As the evening progressed, the crowd grew larger and more boisterous. The mob grew in size and continued harassing Private White. As bells, which usually signified a fire, rang out from the surrounding steeples, the crowd of Bostonians grew larger and more threatening. Over fifty of the Bostonian townsmen gathered and provoked White and Goldfinch into fight. As the crowd began to get larger, the British soldiers realized that the situation was about to explode. Private White left his sentry box and retreated to the Custom House stairs with his back to a locked door. Nearby, from the Main Guard, the Officer of the Day, Captain Thomas Preston, watched this situation escalate and, according to his account, dispatched a non-commissioned officer and seven or eight soldiers of the 29th Regiment of Foot, with fixed bayonets, to relieve White. He and his subordinate, James Basset, followed soon afterward. Among these soldiers were Corporal William Wemms (apparently the non-commissioned officer mentioned in Preston’s report), Hugh Montgomery, John Carroll, James Hartigan, William McCauley, William Warren and Matthew Kilroy. As this relief column moved forward to the now empty sentry box, the crowd pressed around them. When they reached this point they loaded their muskets and joined with Private White at the custom house stairs. As the crowd, estimated at 300 to 400, pressed about them, they formed a semicircular perimeter.

The crowd continued to harass the soldiers and began to throw snow balls and other small objects at the soldiers. Private Hugh Montgomery was struck down onto the ground by a club wielded by Richard Holmes, a local tavernkeeper. When he recovered to his feet, he fired his musket, later admitting to one of his defense attorneys that he had yelled “Damn you, fire!” It is presumed that Captain Preston would not have told the soldiers to fire, as he was standing in front of the guns, between his men and the crowd of protesters. However, the protesters in the crowd were taunting the soldiers by yelling “Fire”. There was a pause of indefinite length; the soldiers then fired into the crowd. Their uneven bursts hit eleven men. Three Americans – ropemaker Samuel Gray, mariner James Caldwell, and a mixed race sailor named Crispus Attucks – died instantly. Seventeen-year-old Samuel Maverick, struck by a ricocheting musket ball at the back of the crowd, died a few hours later, in the early morning of the next day. Thirty-year-old Irish immigrant Patrick Carr died two weeks later. To keep the peace, the next day royal authorities agreed to remove all troops from the centre of town to a fort on Castle Island in Boston Harbor. On March 27 the soldiers, Captain Preston and four men who were in the Customs House and alleged to have fired shots, were indicted for murder.

The Trial of the Soldiers

At the request of Captain Preston and in the interest that the trial be fair, John Adams, a leading Boston Patriot and future President, took the case defending the British soldiers.

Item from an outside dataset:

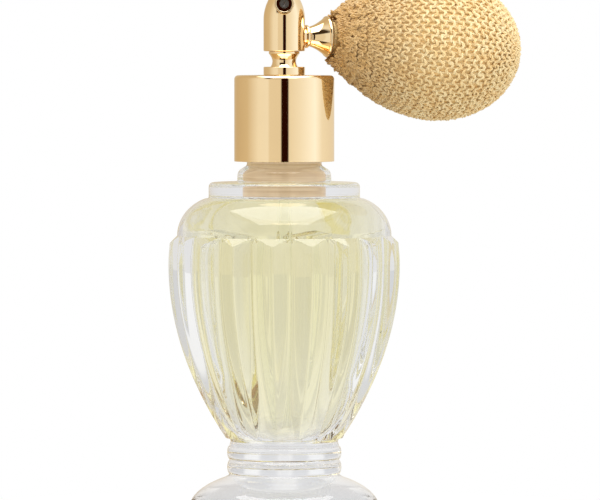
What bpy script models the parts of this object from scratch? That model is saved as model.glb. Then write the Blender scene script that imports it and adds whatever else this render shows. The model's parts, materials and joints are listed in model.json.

In the trial of the soldiers, which opened November 27, 1770, Adams argued that if the soldiers were endangered by the mob, which he called “a motley rabble of saucy boys, negroes, and molattoes, Irish teagues and outlandish jack tarrs,” they had the legal right to fight back, and so were innocent. If they were provoked but not endangered, he argued, they were at most guilty of manslaughter. The jury agreed with Adams and acquitted six of the soldiers. Two of the soldiers were found guilty of manslaughter because there was overwhelming evidence that they fired directly into the crowd, however Adams invoked Benefit of clergy in their favor: by proving to the judge that they could read by having them read aloud from the Bible, he had their punishment, which would have been a death sentence, reduced to branding of the thumb in open court. The jury’s decisions suggest that they believed the soldiers had felt threatened by the crowd. Patrick Carr, the fifth victim, corroborated this with a deathbed testimony delivered to his doctor.

Three years later in 1773, on the third anniversary of the incident, John Adams made this entry in his diary:

The Part I took in Defence of Cptn. Preston and the Soldiers, procured me Anxiety, and Obloquy enough. It was, however, one of the most gallant, generous, manly and disinterested Actions of my whole Life, and one of the best Pieces of Service I ever rendered my Country. Judgment of Death against those Soldiers would have been as foul a Stain upon this Country as the Executions of the Quakers or Witches, anciently. As the Evidence was, the Verdict of the Jury was exactly right.

“This however is no Reason why the Town should not call the Action of that Night a Massacre, nor is it any Argument in favour of the Governor or Minister, who caused them to be sent here. But it is the strongest Proofs of the Danger of Standing Armies.